Snows in this region are heavy in winter, making it an ideal destination for skiers, or those who’d rather skip ahead to après ski activities, which here includes a bowl of the region’s famous beef ramen followed by quality onsen time.
True, flights to Japan are nowhere near as cheap as to Iceland, or convenient, but day-to-day prices are comparable if not less, at least in this region of Japan.
Trade Spain's Mediterranean Coast for Lampedusa, Sicily
From Barcelona to Malaga, and especially Palma de Mallorca, Spain is overrun with tourists from around the globe, and locals have had enough. Heck, even other tourists have had enough of other tourists.
Besides, there are much less hectic places along the Mediterranean to spread out a towel and soak in the very same sun. South of Sicily, the Italian island of Lampedusa isn’t exactly a secret, but it has emptied out in recent years as Italy struggles to handle the flow of refugees.
Even August, usually the busiest month for Italian holidaymakers, isn’t as busy as in seasons past, and local businesses are eager for guests to return. So make the most of the uncrowded beaches while you can.
Both Palermo and Catania can be reached cheaply by low cost airlines, and from there the trip must be completed by some combination of rail, car, and ferry service to Lampedusa.
Instead of Hawaii, Go to Puerto Rico
It's true that fares to Hawaii have decreased in recent months, and could go lower still once Southwest Airlines officially begins service, but a trip to Hawaii is far from cheap. Overtourism in the Hawaiian islands may not be as extreme as in the cities mentioned above (at least not yet) but residents are already feeling displaced by hyper development in some areas.

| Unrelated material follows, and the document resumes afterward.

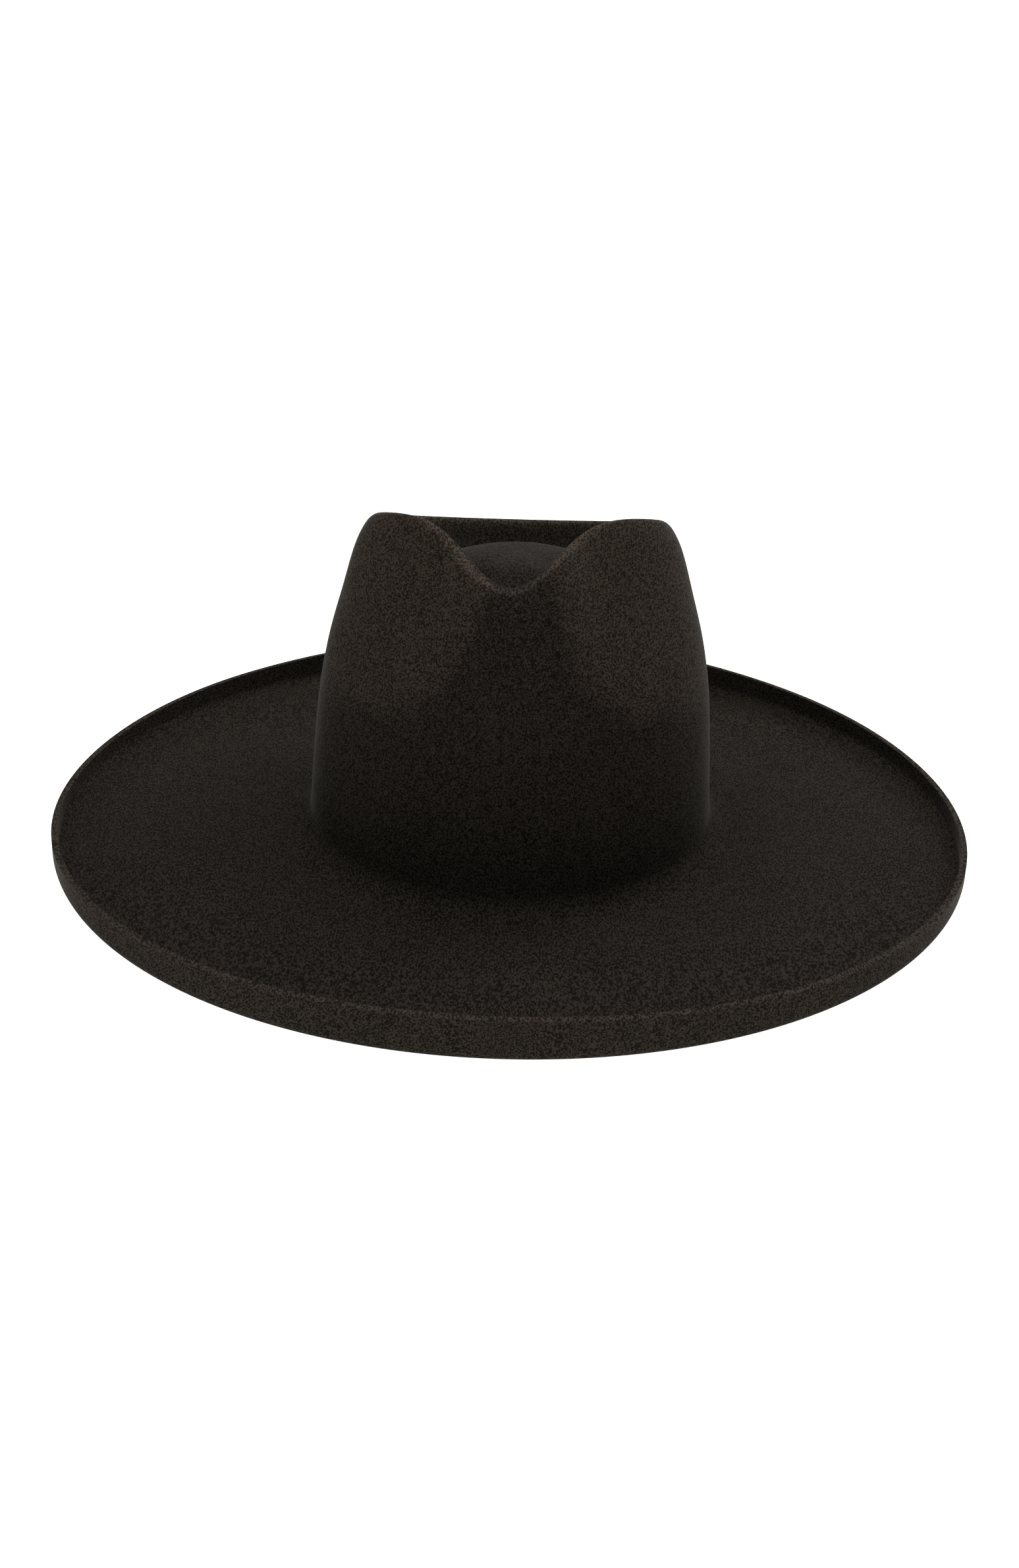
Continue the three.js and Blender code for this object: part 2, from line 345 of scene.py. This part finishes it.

For Budget travelers, Puerto Rico is not only a better value, but also a more effective use of your tourism dollars as the territory continues to rebuild after last year’s devastating storms. While many residents are still without power, cruises have resumed service to San Juan’s port, and most hotels and businesses are open, but a full recovery won't be possible until tourism is back in full swing.